There's a book I read while I was at high school. Frank Yerby's Judas, My Brother was one of a lot of historical romances he wrote over the years. I loved Frank Yerby, still do. Okay, despite all the historical research he did, the books didn't always get it right. I re-read The Saracen Blade as an adult, long after my teens, and when I had actually studied mediaeval history, and found a LOT of details he got wrong, no matter how many historical notes he gave. 

This novel has an entire thick chunk of footnotes at the end. Did he get it right? I don't know - but it was a very entertaining book. His hero, Nathan, is like many other Yerby heroes - rich, intelligent, a serial lover who falls in love with one woman after another. Yerby's way was to have about three women. One dies, one lets him down, then dies,  one he marries and lives happily ever after. 

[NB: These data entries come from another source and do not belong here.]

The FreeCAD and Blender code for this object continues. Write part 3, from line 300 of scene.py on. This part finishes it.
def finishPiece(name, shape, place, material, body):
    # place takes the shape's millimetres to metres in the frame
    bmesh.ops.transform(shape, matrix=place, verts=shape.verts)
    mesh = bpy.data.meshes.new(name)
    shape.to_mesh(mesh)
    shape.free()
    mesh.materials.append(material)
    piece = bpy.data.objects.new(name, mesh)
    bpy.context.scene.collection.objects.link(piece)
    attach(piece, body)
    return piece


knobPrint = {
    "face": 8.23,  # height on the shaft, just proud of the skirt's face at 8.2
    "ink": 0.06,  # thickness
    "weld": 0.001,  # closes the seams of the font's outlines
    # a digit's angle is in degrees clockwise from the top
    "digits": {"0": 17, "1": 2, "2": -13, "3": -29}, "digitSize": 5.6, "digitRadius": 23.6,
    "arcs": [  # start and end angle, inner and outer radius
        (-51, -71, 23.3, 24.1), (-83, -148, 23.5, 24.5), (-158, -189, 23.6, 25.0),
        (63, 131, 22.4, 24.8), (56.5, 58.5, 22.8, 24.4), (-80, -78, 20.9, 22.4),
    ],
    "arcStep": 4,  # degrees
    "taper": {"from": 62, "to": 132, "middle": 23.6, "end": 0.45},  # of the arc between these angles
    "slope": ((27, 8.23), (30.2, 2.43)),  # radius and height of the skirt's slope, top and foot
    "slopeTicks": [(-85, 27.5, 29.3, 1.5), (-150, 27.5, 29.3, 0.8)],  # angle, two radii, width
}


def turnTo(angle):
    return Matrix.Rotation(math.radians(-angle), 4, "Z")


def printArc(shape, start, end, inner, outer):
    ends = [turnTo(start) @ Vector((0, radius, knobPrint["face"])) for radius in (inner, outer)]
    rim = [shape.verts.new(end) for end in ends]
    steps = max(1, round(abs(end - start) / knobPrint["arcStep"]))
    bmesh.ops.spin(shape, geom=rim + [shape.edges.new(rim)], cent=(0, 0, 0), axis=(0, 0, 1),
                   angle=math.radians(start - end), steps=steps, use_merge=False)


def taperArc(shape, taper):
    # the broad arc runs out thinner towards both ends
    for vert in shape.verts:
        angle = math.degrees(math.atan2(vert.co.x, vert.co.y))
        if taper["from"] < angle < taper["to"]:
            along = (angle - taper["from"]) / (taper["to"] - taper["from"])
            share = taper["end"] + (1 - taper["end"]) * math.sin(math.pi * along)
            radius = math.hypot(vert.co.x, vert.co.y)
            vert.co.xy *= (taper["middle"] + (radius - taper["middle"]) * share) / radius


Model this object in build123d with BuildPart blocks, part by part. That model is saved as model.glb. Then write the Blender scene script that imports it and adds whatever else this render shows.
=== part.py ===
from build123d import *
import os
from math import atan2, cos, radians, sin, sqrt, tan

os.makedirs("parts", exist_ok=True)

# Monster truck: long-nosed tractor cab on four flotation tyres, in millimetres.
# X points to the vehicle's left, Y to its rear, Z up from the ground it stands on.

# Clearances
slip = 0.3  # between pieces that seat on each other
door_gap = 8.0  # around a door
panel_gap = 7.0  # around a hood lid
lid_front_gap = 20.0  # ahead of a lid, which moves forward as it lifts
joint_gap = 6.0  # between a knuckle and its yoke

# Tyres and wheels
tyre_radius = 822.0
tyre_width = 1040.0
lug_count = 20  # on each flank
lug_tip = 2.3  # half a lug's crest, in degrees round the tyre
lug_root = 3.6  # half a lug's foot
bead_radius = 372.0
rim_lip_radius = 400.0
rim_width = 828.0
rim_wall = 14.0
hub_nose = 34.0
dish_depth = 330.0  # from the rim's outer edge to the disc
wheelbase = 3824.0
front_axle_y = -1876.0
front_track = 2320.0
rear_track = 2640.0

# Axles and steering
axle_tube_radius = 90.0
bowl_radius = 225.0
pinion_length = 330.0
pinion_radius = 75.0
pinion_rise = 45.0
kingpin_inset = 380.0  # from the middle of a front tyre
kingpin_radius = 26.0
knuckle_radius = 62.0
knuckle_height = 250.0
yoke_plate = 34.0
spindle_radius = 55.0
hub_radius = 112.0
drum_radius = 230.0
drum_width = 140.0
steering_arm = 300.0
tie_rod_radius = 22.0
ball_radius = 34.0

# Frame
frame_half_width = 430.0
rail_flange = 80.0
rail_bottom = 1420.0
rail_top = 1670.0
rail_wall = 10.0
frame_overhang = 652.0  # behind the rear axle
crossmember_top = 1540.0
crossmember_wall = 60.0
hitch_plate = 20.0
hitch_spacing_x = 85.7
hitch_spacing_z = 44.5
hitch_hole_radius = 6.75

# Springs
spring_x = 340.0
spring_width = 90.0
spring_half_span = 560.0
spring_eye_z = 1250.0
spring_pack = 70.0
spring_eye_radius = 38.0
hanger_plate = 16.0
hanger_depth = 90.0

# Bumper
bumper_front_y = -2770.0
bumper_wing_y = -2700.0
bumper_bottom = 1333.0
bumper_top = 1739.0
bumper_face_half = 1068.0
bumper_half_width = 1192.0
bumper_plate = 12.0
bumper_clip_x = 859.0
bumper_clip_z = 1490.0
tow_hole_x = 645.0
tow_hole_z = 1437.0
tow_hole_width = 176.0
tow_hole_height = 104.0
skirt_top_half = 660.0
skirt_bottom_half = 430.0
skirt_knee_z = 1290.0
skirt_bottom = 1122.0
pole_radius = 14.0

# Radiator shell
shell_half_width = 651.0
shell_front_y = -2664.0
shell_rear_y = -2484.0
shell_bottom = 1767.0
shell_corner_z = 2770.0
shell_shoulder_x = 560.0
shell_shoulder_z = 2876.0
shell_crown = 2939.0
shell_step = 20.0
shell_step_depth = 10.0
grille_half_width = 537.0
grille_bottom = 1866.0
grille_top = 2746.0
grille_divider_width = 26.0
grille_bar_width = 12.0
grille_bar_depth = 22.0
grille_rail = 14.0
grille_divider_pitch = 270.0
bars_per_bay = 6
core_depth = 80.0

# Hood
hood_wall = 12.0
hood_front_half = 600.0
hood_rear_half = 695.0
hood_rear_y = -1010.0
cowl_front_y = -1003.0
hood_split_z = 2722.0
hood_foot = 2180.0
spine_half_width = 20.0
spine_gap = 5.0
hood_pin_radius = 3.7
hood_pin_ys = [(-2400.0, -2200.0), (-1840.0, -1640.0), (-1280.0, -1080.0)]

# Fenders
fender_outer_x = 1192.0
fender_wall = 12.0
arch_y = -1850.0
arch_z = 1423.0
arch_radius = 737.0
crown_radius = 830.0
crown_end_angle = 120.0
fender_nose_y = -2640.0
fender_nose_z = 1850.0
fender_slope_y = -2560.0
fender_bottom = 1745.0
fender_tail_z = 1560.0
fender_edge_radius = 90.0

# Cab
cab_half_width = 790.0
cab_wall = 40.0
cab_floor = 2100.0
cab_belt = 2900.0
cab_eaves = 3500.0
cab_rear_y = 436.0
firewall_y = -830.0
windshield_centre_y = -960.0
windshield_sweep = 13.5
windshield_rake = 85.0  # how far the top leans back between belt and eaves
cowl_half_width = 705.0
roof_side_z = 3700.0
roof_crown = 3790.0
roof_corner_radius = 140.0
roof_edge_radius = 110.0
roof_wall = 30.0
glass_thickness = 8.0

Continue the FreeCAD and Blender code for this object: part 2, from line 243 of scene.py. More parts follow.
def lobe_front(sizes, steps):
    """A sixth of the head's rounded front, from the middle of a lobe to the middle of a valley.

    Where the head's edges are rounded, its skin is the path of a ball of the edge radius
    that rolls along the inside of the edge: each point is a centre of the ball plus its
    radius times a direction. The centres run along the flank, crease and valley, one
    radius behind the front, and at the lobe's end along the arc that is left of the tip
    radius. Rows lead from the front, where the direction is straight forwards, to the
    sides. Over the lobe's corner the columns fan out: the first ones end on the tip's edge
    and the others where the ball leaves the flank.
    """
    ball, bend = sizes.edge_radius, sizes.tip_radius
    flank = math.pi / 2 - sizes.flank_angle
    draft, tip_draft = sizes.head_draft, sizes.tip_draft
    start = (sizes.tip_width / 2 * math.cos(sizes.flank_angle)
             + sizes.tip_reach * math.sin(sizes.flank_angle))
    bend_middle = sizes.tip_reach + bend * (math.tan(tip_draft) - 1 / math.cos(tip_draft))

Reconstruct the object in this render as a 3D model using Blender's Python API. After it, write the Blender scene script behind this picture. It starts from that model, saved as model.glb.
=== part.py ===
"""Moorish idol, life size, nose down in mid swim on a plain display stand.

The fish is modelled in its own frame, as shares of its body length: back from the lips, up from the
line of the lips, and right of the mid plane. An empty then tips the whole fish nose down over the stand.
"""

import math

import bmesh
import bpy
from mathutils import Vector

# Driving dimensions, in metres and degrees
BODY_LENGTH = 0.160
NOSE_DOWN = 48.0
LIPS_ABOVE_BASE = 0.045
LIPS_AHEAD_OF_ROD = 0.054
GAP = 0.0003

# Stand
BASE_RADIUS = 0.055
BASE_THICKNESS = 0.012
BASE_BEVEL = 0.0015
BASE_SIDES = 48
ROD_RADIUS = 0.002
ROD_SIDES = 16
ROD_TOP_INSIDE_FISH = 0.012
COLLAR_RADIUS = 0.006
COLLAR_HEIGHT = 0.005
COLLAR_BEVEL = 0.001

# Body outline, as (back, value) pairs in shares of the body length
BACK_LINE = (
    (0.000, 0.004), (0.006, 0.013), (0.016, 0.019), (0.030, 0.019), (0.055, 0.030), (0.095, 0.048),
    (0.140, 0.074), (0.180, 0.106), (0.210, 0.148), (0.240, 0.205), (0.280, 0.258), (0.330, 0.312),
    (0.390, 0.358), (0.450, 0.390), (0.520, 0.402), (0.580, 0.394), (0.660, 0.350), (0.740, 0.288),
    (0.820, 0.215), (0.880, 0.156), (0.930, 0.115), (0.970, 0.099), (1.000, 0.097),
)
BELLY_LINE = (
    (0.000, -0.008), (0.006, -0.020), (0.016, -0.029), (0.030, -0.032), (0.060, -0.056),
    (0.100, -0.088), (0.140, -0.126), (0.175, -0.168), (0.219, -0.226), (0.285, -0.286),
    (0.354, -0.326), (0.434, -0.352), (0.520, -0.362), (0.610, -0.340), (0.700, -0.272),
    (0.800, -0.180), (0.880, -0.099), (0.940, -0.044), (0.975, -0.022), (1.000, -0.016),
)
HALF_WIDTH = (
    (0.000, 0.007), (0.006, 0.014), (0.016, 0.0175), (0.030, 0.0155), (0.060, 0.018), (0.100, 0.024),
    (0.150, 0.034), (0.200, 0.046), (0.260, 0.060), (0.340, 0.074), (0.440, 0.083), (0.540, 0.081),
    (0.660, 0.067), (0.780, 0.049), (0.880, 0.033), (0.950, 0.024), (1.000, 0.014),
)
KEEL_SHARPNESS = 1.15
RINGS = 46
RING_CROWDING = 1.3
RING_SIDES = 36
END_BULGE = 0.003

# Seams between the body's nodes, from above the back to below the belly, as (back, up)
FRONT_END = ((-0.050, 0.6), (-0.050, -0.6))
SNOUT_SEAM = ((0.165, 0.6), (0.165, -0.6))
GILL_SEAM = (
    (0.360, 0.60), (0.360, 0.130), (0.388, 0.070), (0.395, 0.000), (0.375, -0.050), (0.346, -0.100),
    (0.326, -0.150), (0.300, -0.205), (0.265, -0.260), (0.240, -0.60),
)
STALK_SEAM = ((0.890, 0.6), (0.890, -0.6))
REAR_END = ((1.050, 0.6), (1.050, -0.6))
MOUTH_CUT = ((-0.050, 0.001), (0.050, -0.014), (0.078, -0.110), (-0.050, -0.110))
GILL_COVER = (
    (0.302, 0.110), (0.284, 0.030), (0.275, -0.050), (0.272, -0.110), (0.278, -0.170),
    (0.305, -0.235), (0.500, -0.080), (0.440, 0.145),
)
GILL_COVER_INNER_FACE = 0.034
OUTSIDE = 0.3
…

But Nathan is just that bit different. When he's thirteen, he meets a boy his own age, one Yeshu'a ben Yosef, and the two find out that they look a lot like each other. The years go by.  Nathan gets into a lot of trouble, comes home to settle down and meets Yeshu'a again. He ends up marrying Yeshu'a's sister, Yohannah, so the connection is even closer. Yeshu'a firmly believes he's the Messiah. Nathan, who adores his brother-in-law, doesn't. He is there at all the miracles, which aren't really all that miraculous. They aren't faked, they just aren't miraculous. In this novel, Mary Magdalene is a respectable landowner with mental illness which Yeshu'a heals; the prostitute is someone else.

I liked it, but then I'm not "of the Nazarene persuasion" so if others find it offensive, I apologise.